Entries with model source code:
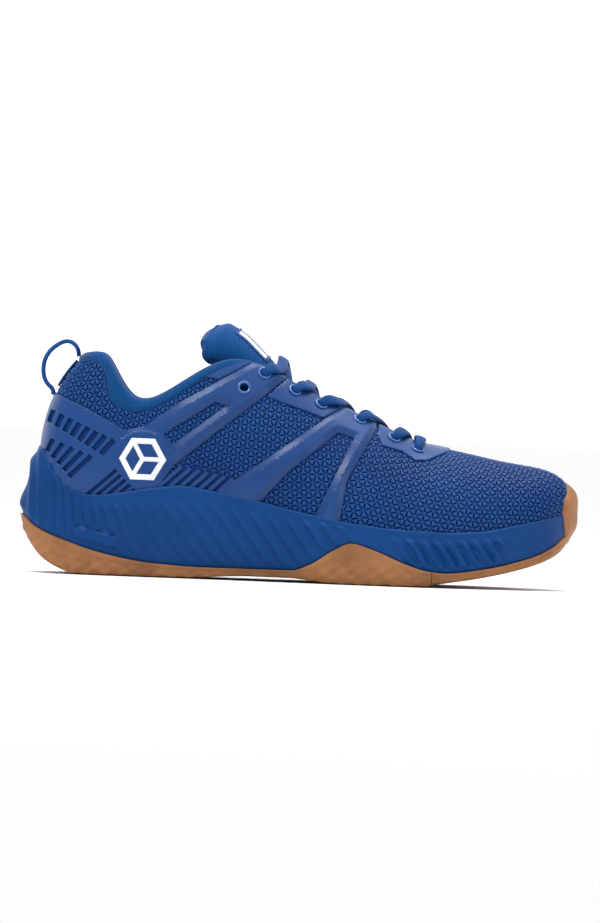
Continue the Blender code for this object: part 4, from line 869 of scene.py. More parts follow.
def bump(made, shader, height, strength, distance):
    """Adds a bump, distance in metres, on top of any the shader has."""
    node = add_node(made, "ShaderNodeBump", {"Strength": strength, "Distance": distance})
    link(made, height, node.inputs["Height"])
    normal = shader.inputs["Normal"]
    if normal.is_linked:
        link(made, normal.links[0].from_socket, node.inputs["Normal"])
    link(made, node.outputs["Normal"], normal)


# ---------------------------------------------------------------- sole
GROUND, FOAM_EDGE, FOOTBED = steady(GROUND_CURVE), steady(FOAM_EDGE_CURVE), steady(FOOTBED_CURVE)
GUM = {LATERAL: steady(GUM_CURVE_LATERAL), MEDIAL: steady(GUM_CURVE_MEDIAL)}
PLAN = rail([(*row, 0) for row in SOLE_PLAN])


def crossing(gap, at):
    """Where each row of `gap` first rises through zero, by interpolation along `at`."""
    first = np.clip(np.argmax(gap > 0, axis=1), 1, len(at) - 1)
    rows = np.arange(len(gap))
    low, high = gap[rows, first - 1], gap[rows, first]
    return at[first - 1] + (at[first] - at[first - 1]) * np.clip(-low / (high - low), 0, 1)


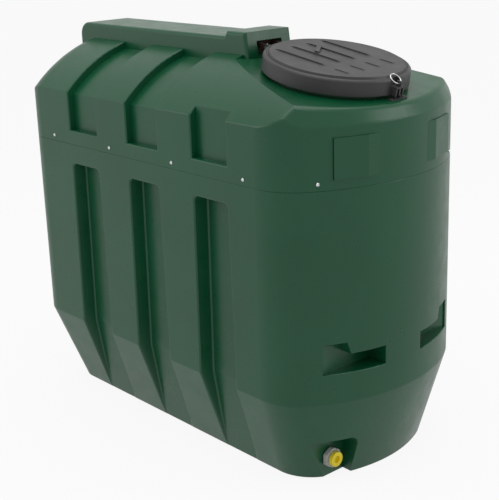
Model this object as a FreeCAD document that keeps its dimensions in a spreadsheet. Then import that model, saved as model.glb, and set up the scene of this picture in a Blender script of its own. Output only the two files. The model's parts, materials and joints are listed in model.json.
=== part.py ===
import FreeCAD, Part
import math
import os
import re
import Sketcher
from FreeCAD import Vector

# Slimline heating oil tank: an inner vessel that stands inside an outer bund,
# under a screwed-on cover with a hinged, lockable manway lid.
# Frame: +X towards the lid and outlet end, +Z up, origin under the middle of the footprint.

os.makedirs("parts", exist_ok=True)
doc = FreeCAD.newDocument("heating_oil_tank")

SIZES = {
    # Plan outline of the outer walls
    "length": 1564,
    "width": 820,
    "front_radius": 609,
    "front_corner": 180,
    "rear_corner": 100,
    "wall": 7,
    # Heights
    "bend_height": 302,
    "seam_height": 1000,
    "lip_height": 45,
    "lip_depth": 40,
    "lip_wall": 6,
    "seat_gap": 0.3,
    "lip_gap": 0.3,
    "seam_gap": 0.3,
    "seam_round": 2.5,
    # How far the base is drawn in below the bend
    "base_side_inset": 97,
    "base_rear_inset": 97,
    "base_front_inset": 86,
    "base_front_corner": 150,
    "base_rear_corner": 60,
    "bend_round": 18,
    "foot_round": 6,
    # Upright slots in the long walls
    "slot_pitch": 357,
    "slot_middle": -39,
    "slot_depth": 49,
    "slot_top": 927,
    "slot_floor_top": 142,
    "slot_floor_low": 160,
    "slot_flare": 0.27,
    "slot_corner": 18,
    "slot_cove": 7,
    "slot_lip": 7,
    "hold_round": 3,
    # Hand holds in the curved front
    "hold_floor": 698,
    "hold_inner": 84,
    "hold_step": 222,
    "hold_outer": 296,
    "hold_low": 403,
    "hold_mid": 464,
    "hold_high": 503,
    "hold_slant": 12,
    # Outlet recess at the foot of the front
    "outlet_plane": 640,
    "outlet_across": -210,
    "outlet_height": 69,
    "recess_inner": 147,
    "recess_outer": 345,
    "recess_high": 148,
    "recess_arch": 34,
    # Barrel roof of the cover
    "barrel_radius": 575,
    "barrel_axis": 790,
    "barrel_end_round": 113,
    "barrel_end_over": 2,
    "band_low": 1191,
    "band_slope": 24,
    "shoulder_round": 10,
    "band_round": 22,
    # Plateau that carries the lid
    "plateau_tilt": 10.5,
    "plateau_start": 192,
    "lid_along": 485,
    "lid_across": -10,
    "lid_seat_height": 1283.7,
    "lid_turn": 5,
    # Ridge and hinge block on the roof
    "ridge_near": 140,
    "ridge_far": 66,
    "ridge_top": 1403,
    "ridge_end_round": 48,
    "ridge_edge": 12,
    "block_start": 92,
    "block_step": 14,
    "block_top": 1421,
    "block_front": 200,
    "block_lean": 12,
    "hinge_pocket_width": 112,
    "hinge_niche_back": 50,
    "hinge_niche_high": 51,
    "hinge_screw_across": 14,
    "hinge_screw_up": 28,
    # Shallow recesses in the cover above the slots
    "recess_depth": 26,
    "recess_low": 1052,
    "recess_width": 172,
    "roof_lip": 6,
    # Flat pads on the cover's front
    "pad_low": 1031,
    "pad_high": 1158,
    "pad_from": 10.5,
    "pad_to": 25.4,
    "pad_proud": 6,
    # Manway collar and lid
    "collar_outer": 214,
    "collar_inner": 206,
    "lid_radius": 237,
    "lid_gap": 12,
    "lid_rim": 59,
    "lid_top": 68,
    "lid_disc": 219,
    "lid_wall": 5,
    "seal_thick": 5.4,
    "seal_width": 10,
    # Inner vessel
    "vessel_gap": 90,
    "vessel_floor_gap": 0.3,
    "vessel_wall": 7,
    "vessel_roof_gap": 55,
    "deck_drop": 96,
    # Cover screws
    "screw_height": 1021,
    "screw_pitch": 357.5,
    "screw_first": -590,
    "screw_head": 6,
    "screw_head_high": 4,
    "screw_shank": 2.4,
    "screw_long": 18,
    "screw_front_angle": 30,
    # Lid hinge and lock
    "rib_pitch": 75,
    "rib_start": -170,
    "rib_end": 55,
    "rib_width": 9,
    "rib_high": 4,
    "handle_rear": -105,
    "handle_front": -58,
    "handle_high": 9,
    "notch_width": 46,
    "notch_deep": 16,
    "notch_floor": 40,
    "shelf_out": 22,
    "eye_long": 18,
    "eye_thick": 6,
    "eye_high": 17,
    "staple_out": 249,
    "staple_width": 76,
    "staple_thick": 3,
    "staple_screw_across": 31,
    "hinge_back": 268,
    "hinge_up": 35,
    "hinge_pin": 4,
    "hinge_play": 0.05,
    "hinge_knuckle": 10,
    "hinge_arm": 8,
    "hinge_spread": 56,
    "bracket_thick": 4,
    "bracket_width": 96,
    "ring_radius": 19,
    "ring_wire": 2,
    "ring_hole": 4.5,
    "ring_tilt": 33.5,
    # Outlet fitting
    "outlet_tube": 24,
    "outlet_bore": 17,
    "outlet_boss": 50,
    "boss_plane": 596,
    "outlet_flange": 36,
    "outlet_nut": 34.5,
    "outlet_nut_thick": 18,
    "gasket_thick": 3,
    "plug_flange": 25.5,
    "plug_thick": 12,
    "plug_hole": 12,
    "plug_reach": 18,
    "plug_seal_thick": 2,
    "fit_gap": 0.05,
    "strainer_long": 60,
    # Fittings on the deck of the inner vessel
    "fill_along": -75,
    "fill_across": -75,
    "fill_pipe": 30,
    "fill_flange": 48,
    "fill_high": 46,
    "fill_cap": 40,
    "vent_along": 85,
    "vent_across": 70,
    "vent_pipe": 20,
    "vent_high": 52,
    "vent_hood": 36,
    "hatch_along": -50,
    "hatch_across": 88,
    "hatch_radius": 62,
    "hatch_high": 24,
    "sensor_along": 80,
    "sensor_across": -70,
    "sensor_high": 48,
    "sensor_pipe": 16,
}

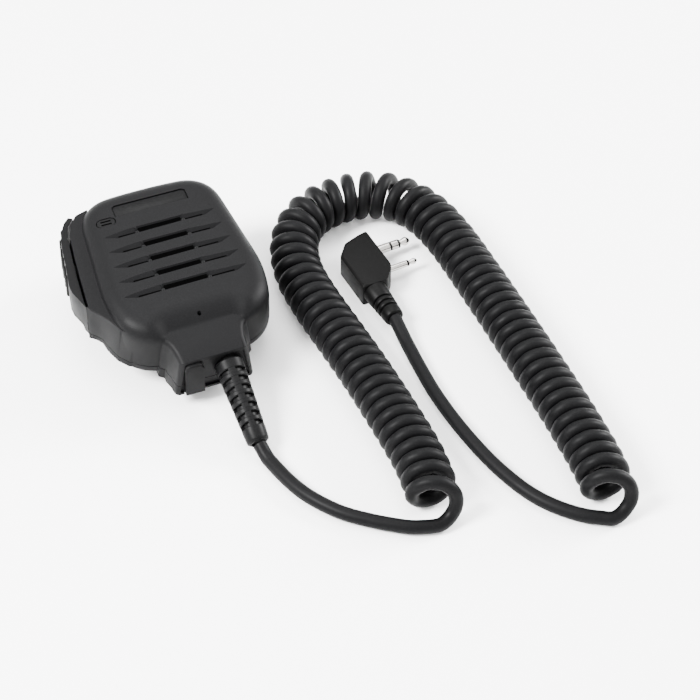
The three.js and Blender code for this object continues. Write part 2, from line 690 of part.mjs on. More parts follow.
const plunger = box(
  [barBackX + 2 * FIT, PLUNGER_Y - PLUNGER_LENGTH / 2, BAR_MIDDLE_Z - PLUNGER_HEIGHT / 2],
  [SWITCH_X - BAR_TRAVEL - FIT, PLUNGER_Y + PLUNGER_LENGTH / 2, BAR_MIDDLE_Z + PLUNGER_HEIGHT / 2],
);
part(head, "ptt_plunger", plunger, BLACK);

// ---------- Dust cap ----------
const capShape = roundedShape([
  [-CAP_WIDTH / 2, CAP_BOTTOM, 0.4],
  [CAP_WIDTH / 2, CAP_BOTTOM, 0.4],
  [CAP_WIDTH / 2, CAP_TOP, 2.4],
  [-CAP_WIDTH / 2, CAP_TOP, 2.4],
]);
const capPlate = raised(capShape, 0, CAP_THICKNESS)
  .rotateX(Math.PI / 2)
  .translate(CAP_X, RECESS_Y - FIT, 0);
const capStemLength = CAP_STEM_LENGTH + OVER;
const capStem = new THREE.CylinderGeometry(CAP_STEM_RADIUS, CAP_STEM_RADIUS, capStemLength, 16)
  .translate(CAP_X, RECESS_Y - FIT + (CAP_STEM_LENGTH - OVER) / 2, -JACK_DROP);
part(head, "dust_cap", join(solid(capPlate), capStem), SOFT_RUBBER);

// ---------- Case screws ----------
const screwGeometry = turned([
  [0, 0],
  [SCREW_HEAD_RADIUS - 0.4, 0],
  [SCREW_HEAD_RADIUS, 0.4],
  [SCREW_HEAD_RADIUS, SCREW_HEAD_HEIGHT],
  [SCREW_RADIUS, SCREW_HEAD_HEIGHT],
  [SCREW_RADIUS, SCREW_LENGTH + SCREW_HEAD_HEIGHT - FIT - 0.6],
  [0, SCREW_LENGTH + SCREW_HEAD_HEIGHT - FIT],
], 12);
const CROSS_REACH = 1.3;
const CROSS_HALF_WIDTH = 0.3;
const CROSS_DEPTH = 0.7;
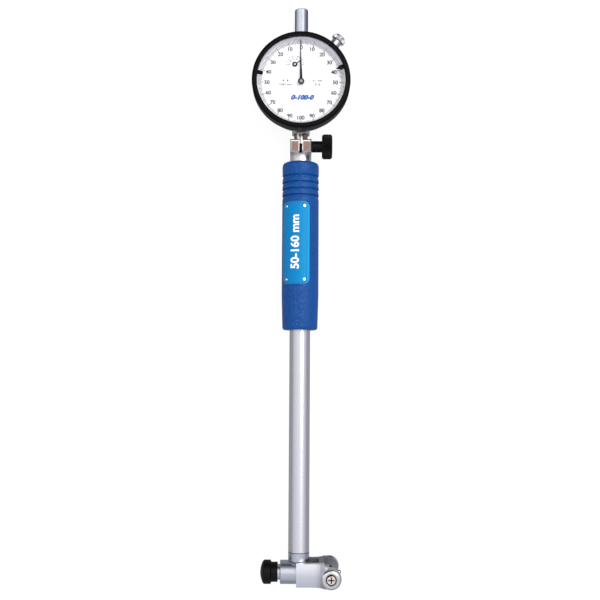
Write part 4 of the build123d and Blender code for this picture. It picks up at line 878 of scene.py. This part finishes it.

Task brief:
Copy the records above exactly, from the first line through the line containing "from FreeCAD import Vector", and include nothing else.

Exercise result:
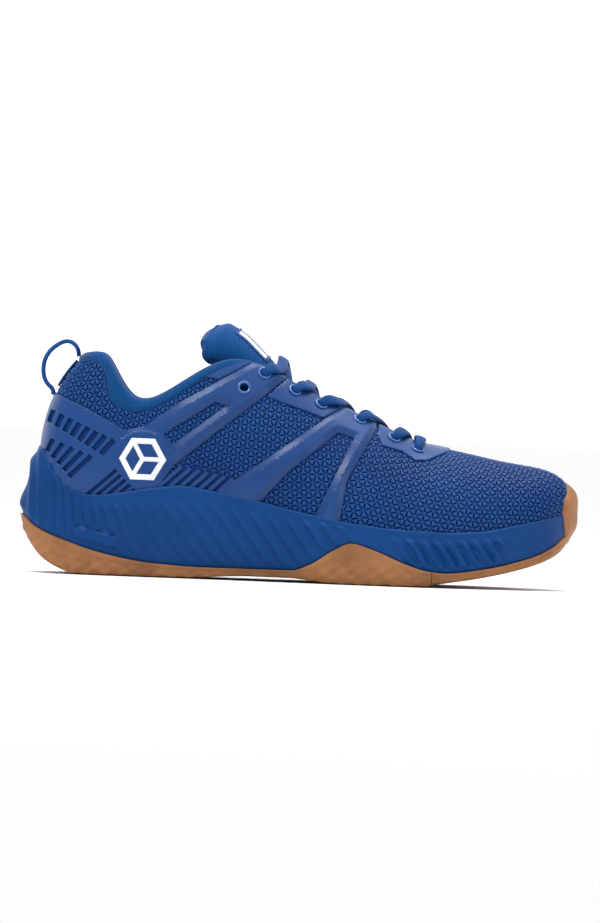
Continue the Blender code for this object: part 4, from line 869 of scene.py. More parts follow.
def bump(made, shader, height, strength, distance):
    """Adds a bump, distance in metres, on top of any the shader has."""
    node = add_node(made, "ShaderNodeBump", {"Strength": strength, "Distance": distance})
    link(made, height, node.inputs["Height"])
    normal = shader.inputs["Normal"]
    if normal.is_linked:
        link(made, normal.links[0].from_socket, node.inputs["Normal"])
    link(made, node.outputs["Normal"], normal)


# ---------------------------------------------------------------- sole
GROUND, FOAM_EDGE, FOOTBED = steady(GROUND_CURVE), steady(FOAM_EDGE_CURVE), steady(FOOTBED_CURVE)
GUM = {LATERAL: steady(GUM_CURVE_LATERAL), MEDIAL: steady(GUM_CURVE_MEDIAL)}
PLAN = rail([(*row, 0) for row in SOLE_PLAN])


def crossing(gap, at):
    """Where each row of `gap` first rises through zero, by interpolation along `at`."""
    first = np.clip(np.argmax(gap > 0, axis=1), 1, len(at) - 1)
    rows = np.arange(len(gap))
    low, high = gap[rows, first - 1], gap[rows, first]
    return at[first - 1] + (at[first] - at[first - 1]) * np.clip(-low / (high - low), 0, 1)


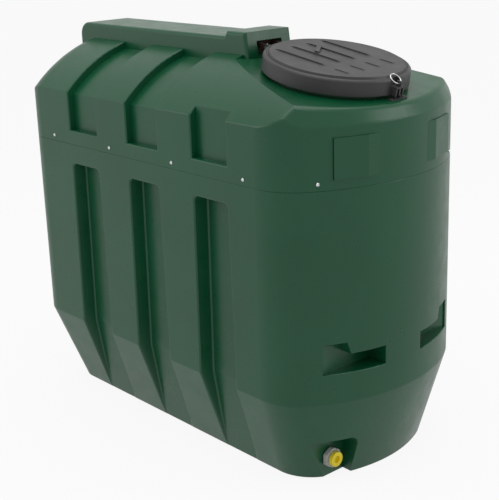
Model this object as a FreeCAD document that keeps its dimensions in a spreadsheet. Then import that model, saved as model.glb, and set up the scene of this picture in a Blender script of its own. Output only the two files. The model's parts, materials and joints are listed in model.json.
=== part.py ===
import FreeCAD, Part
import math
import os
import re
import Sketcher
from FreeCAD import Vector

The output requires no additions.